The proposal was widely considered to be discrimination against gays and lesbians because the bill was influenced by a lawsuit in New Mexico filed by a same-sex couple who wanted to hire a particular photographer for their wedding. The photographer refused the service on the grounds that the same-sex wedding violated her religious beliefs about marriage. The couple sued and won.

Also coincident to the debut of EQLT was the news that longtime NBA journeyman Jason Collins signed a 10-day contract with the Brooklyn Nets. Collins is the NBA's first openly gay player.

And over the weekend, St. Patrick's Day parades in New York and Boston lost major corporate sponsorships from Guinness (DEO) and Sam Adams (SAM), respectively, over their exclusion of gay and lesbian groups.

The process to bring an ETF to the market takes many months, and so the launch of EQLT happening now is coincidental to these news stories.

The fund's literature compares EQLT with the S&P 500 ($INX), but the fund has just 164 constituent holdings and differs considerably from the benchmark at the sector level.

It has a 24 percent weighting in consumer discretionary, compared with 12.5 percent for the S&P 500. It is also overweight financial stocks by 6.7 percent and extremely underweight the energy sector with less than 1 percent.

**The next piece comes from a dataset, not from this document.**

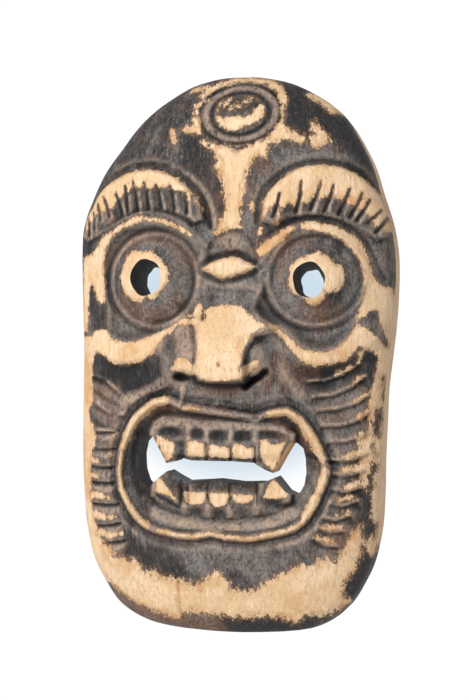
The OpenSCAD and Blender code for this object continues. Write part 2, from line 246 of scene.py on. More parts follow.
rightBeard = [  # depth and line of each cut
    (0.9, [37, 107.5, 44, 108, 51, 110.5, 57, 115]), (1.2, [39, 101, 47, 102, 54, 105, 59, 109.5]),
    (1.1, [41, 95.5, 48, 96, 55, 98, 60, 101.5]), (1.3, [42.5, 89, 50, 89, 56, 91, 60.5, 94.5]),
    (0.9, [45, 82, 51, 82.3, 57, 83.8, 60, 86]), (1.3, [45.5, 74.5, 51, 74, 56, 75, 60, 77.5]),
    (1, [46, 69, 51, 67.8, 56, 68.8, 59, 70.5]), (1.2, [46.5, 62.5, 51, 61, 57, 62.5]),
    (1.1, [45.5, 56.5, 50, 55, 56, 57]), (1.2, [42.5, 50.5, 47, 49, 53, 51]),
    (1, [41, 45.8, 45, 44, 50, 44.5]), (1.2, [38.5, 41.5, 42.5, 38.5, 47.5, 38]),
]


def smoothMax(a, b, k):
    t = np.clip(0.5 + 0.5 * (a - b) / k, 0, 1)
    return b * (1 - t) + a * t + k * t * (1 - t)


def eyeRelief(x, z, eye):
    d = np.hypot(x - eye["centre"][0], z - eye["centre"][1])
    ring = np.hypot(x - eye["ring"][0], z - eye["ring"][1]) - eye["ring"][2]
    inside = areaDist(x, z, eye["socket"])
    h = -3.3 * cut(inside / 5)
    h = h + 1.2 * swell(abs(inside + 2), 3) * ease((z - eye["centre"][1] + 4) / 10)
    h = h - 0.55 * swell(abs(ring - 2.4), 1.3) * ease(inside / 2)
    h = h + 1.1 * swell(abs(ring), 1.6)
    h = h - 0.35 * swell(abs(ring + 2.2), 1.2)
    h = h + 6.2 * np.maximum(0, 1 - (d / 20.5) ** 2)
    return h + 0.6 * ease(areaDist(x, z, eye["iris"]) / 1.2)


def browRelief(x, z, brow):
    inside = areaDist(x, z, brow["arc"] + brow["foot"])
    fromArc = lineDist(x, z, brow["arc"])
    h = 3 * cut((inside + 0.2) / 1.8) * (1 - 0.72 * ease((fromArc - 3.5) / 13))
    for hair in brow["hairs"]:
        off, along = hairCut(x, z, hair)
        h = h - 1.3 * (0.45 + 0.55 * along) * swell(off, 0.9 + 0.3 * along)
    return h


def noseRelief(x, z):
    inside = areaDist(x, z, noseTop)
    fall = np.where(x < 0, ease((inside + 2.4) / 3), ease((inside + 4.6) / 5.2))
    plane = (0.4 + 12.4 * ease((149 - z) / 37)) * fall * ease((z - 106.6) / 2.4)
    left = 9.4 * swell(ovalRho(x, z, (-11.5, 118.5), (14.5, 18)), 1)
    right = 8.2 * swell(ovalRho(x, z, (13.5, 118.5), (12.5, 16)), 1)
    wings = np.maximum(left, right) * ease((z - 109.5) / 2.6)
    h = smoothMax(plane, wings, 1.6) - 0.4
    h = h - 5.5 * swell(ovalRho(x, z, (-17.2, 110.9), (4.6, 3.1)), 1.1)
    return h - 5.5 * swell(lineDist(x, z, [10.5, 106.8, 14, 109.3, 18.8, 112.9]), 2.4)


def mouthRelief(x, z):
    inside = areaDist(x, z, lipRing)
    h = 2.3 * swell(abs(inside - 0.4), 2.9) - 1.4 * swell(abs(inside + 3.6), 2.4)
    h = h - 1.1 * swell(abs(inside + 2.2), 0.9) - 0.8 * swell(abs(inside - 2.3), 0.9)
    h = h - 4.4 * ease((inside - 0.8) / 6)
    upper = 4.6 * cut(areaDist(x, z, upperTeeth["block"]) / (2 + 5 * ease((z - 86) / 5)))
    lower = 4.4 * cut(areaDist(x, z, lowerTeeth["block"]) / (2 + 4 * ease((60 - z) / 5)))
    for centre, half in upperTeeth["scoops"]:
        upper = upper - 1.8 * swell(ovalRho(x, z, centre, half), 1.15) * (upper > 0.5)
    for centre, half in lowerTeeth["scoops"]:
        lower = lower - 1.8 * swell(ovalRho(x, z, centre, half), 1.15) * (lower > 0.5)
    low = ease((84 - z) / 2) * ease((z - 70) / 2)
    for gap in (-6.5, 4.1, 14.3):
        upper = upper - 1.4 * swell(abs(x - gap), 0.9) * low
    upper = upper - 1.7 * swell(abs(x + 17.6), 3.2) * low
    upper = upper - 0.5 * np.clip(78.4 - z, 0, 3) * (upper > 0.5)
    high = ease((z - 55) / 2) * ease((69 - z) / 2)
    for gap in (-18.2, -6.3, 3.6, 15.2):
        lower = lower - 1.0 * swell(abs(x - gap), 0.9) * high
    flat = ease((x + 19) / 2) * ease((17 - x) / 2)
    lower = lower - 0.95 * np.clip(z - 61.3, 0, 5) * flat * (lower > 0)
    beside = ((x + 28) * (57 - 69) - (z - 69) * (-19.5 + 28)) / -14.7  # right of the left fang's ridge
    lower = lower - 0.9 * np.clip(beside, 0, 4.5) * (x < -14.5) * (x > -30) * ease((z - 55) / 3)
    lower = lower - 1.2 * swell(lineDist(x, z, [-29.5, 59.5, -25, 57.6, -19.5, 55.2]), 1.8)
    beside = ((x - 22) * (61.5 - 68.5) - (z - 68.5) * (28 - 22)) / -9.2
    lower = lower - 0.5 * np.clip(beside, 0, 4) * (x > 20)
    return h + np.maximum(upper, 0) + np.maximum(lower, 0)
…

Many of the individual holdings will be familiar names, including some retailers, hotels, airlines and Apple (AAPL).

The objective of this fund is as a broad proxy for the domestic stock market. Index performance data are provided going back 10 years. Average annualized returns for the index for that time period was 10.41 percent, versus 7.41 percent for the S&P 500.

The Workplace Equality Index also outperformed on an annualized basis for five years and three years. Most of the outperformance, however, can be attributed to 2013, when it was up 50 percent, compared with a 32 percent rise for the S&P 500.